WORK INSTRUCTIONS -
Of all the lines in the data below, how many contain "this"? Report that number alone.

SOURCE MATERIAL -
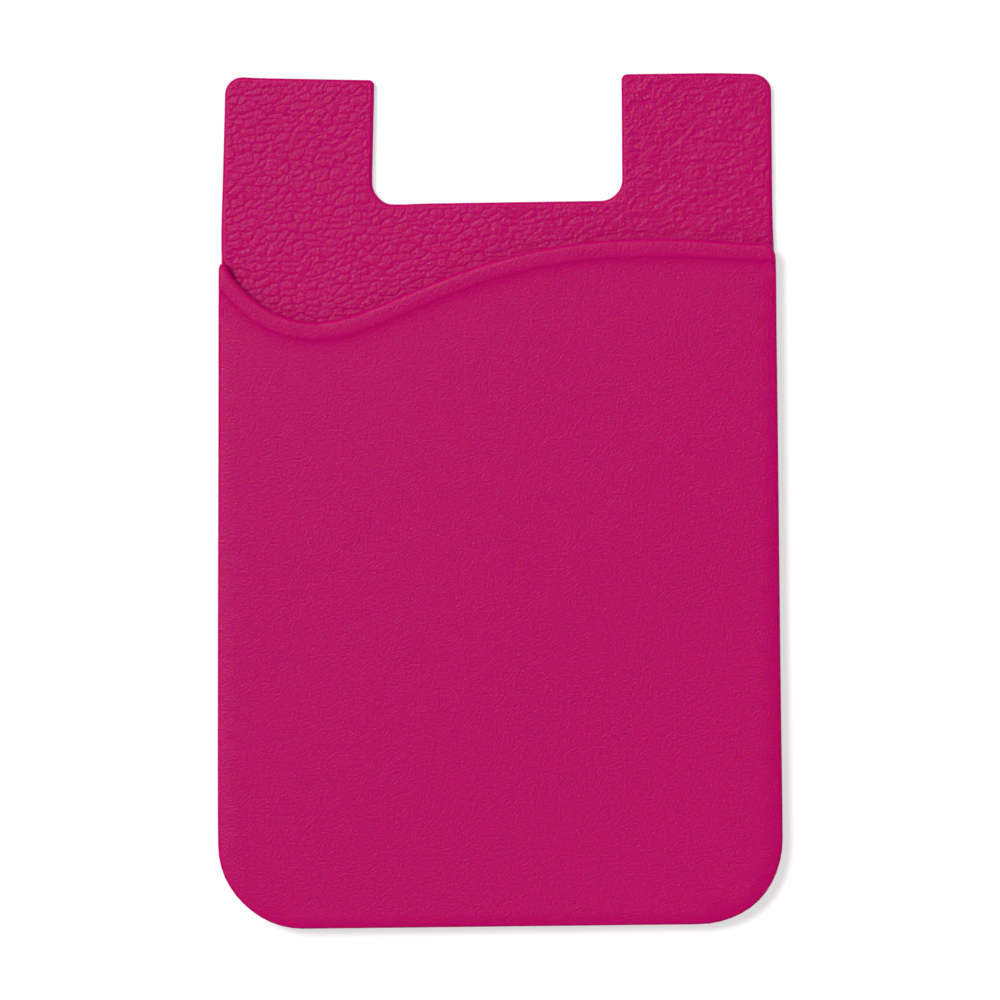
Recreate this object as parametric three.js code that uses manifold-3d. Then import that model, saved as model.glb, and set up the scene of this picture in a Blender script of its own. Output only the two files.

* * *

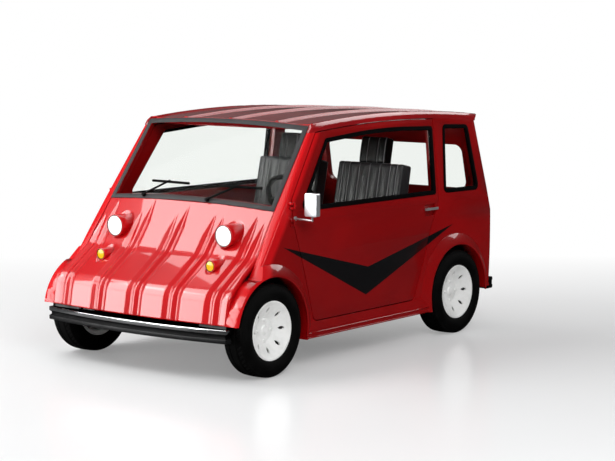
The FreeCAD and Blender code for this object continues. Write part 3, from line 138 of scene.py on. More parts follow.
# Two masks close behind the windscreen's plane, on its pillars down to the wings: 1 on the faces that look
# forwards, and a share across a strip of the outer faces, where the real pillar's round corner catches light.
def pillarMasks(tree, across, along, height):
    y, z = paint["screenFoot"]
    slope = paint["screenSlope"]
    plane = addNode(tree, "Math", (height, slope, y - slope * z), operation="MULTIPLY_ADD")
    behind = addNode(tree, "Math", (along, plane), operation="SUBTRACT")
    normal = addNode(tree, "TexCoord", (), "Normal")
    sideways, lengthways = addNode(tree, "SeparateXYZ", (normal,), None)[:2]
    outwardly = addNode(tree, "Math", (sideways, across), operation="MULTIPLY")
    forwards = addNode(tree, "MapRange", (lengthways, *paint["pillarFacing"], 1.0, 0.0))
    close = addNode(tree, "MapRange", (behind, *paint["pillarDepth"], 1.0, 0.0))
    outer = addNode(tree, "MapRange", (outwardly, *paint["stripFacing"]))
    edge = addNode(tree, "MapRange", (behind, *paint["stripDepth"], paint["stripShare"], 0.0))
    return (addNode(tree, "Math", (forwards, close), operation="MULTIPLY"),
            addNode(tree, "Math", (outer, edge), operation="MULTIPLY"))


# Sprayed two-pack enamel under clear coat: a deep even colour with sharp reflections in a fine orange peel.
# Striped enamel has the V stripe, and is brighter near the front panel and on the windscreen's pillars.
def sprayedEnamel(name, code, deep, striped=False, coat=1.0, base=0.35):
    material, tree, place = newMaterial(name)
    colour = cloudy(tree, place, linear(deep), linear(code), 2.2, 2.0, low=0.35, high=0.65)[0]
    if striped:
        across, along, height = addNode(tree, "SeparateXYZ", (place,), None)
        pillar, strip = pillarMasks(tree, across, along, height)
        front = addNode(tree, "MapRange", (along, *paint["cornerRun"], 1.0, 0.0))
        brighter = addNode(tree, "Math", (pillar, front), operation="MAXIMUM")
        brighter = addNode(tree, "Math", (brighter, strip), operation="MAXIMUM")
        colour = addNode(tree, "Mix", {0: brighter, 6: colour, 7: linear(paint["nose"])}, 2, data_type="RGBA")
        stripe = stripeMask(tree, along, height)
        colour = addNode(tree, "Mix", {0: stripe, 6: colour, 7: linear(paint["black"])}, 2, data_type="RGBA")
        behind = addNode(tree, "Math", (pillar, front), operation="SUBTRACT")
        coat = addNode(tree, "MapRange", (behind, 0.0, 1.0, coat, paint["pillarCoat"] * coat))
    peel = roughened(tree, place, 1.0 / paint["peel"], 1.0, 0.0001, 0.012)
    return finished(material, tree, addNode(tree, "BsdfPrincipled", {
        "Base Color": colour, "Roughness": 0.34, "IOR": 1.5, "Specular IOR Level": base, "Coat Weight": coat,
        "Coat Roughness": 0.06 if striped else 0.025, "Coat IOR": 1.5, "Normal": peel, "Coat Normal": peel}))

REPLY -
2